つまり、税金は国民の生活を維持するための資金であり、国を守るため資金である。
「税金は"国民"のものではなく、"国"のもの」という言い方をすると「国=公務員や政治家」という認識にとられて、批判を受けそうだが、公務員や政治家は税金を徴収しそれを使う役割を担っているに過ぎず、公務員や政治家の汚職や私用で税金が使われる、というような事はとりあえず脇に置いておく。僕の言う「国」とは、「国」そのものを指す、と理解してもらえると良い。
時々、SNSなどで税金に関して「もともと国民の金だ」とかいう意見を見かけるが、これは僕の感覚では少々的外れな事を言ってると思う。「国」を維持するために国民の生活を守り、必要な施設や道路を建設するものであり、決して「国民」の金では無い、と考える。

この日本において、税金が「国」にとって正しく使われているか、という話についてはとりあえず置いておいて、「税金」というシステムそのものは悪ではない。税金は必要なものであり、「税金」を納めないのは「みんな払ってるのに1人だけ逃げたから悪い」のでは無く、「国にとって必要なものを納めないから悪い」のだ。


〜著者の税金観〜

さて、この著者は税金に対する考え方の方向性は同じであるものの、かなり振り切っている。読む人にとっては少々頭に来る内容かもしれない。

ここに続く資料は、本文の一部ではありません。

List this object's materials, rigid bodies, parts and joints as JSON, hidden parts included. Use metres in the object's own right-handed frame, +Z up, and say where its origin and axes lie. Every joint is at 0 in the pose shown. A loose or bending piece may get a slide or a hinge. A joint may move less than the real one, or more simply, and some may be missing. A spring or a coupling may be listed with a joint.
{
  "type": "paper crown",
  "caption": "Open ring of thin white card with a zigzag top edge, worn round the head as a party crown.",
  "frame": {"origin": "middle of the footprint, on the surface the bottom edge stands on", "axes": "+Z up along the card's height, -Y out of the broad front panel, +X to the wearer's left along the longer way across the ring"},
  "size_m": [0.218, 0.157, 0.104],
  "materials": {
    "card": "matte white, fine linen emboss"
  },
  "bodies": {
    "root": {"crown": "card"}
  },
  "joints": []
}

序盤の方で、著者は税金を納める事を「無償の愛」と表現している。これはあまりにも行き過ぎた表現に僕は思えた。
寄付による免税制度や、ふるさと納税による免税制度に批判を加えながら、ホントに弱者を守るのであればしっかりと税金を納めるべきだ、という著者の意見はある程度理解出来るものの、どうしても無理筋な論法に思えてしまう面もある。
税金は無償の愛である、という前提のもと大筋が進んでいくので、序盤での著者の主張を受け入れられなかったら、最後まで読み続けるのは難しいだろう。かくいう、僕はそうだった。

〜説得力が無く、読みにくい〜

あと、これは僕の個人的な意見になるが、この本非常に読みにくい。
学者さんが書いている本とは思えないほど、口語的なのである。
しかも、要所要所で「私はそう思う」とか「きっとそうなのだろう」とか、個人の感想や推論とも言えるような表現が多々あり、説得力が無い。
また、序盤の財務省のHPの一文を引用している部分があるのだが、これもまたどうでもいい重箱の隅をつつくような批判を繰り返していて、読み進めるのが耐えられなかった。

正直、新聞のコラムのようなもので読むには面白いだろうが、一冊の本として読むのは苦痛だったし、「税の教養書」と言うには相応しい内容ではないだろう。

税金に関する知識や見解を深めたいなら、僕はこの本はオススメはしない。